In 2009, he returned to his old Swedish third tier club BK Forward. Saeid played three seasons there and had a very successful 2011 where he scored eight goals from midfield. This caused Allsvenskan clubs like AIK, Malmö FF and Mjällby AIF to show interest in signing him. In the end he chose to stay in Örebro and signed with Örebro SK at the start of 2012. Saeid joined the Columbus Crew upon the expiration of his contract in December.

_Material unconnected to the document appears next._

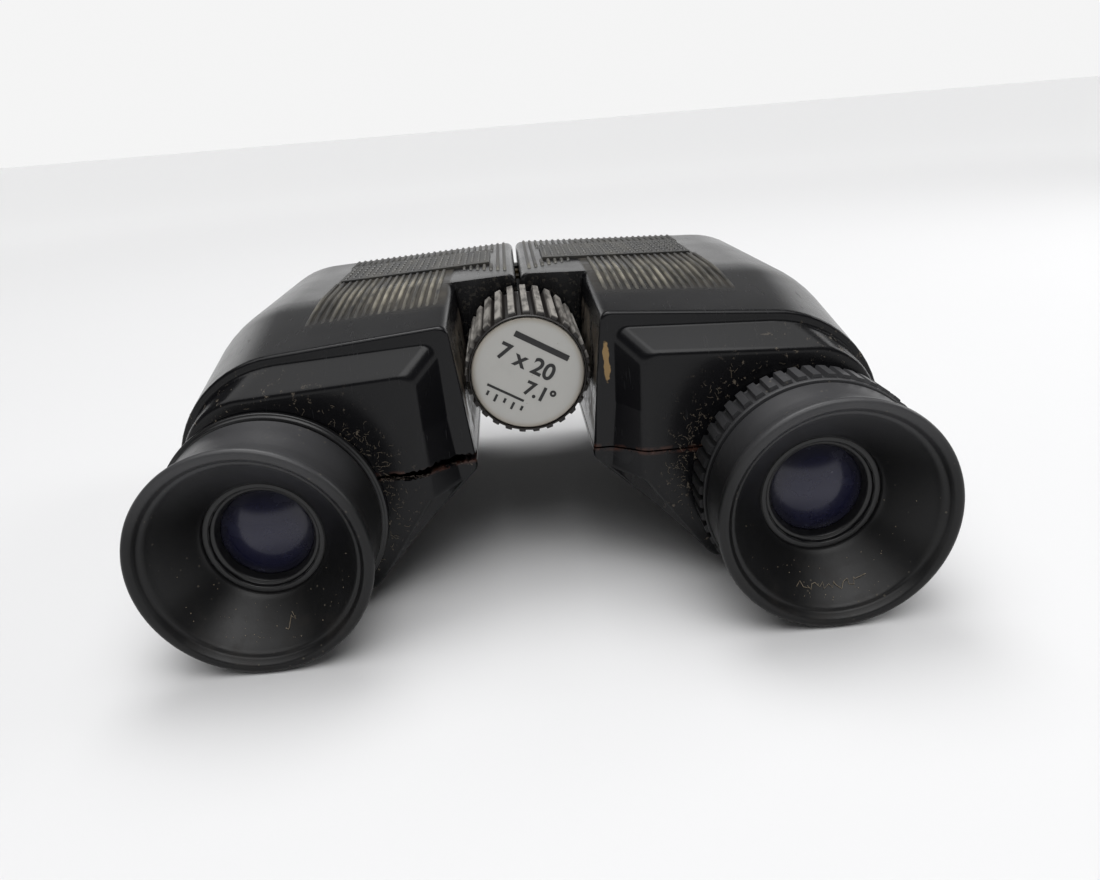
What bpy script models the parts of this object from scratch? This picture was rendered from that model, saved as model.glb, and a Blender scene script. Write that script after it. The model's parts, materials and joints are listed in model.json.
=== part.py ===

On 14 March 2015, Saeid made his debut and first career start for Columbus Crew in place of center midfielder Tony Tchani who was serving a one-game suspension. Saied played 76 minutes in the Crew's 2-0 victory over Toronto FC.

On 31 March 2017 Minnesota United FC traded Saeid, Joshua Gatt, and an international roster spot to Colorado Rapids for Marc Burch and Sam Cronin.

On 29 December 2017, it was announced that Saeid would join Danish Superliga side Lyngby BK ahead of their 2018 season.

On 3 August 2018, Saeid transferred to IK Sirius in Allsvenskan, signing a deal running until 2021.

On 11 August 2021, Saeid signed with Trelleborg until the end of 2023.

On 18 January 2024, Saeid returned to Örebro SK on a one-year contract with an optional year.

On 8 November 2024, Saeid announced that he will end his career after this season.

==International career==
Saeid joined the Eritrea national team in September 2019 for the 2022 FIFA World Cup qualifiers. He made his debut on 10 September 2019 in a game against Namibia. He started the game and played the first 81 minutes of the game as Eritrea was eliminated from the competition.

==Personal life==
Saeid was born in Sweden, the child of refugees from Eritrea. He is a Muslim.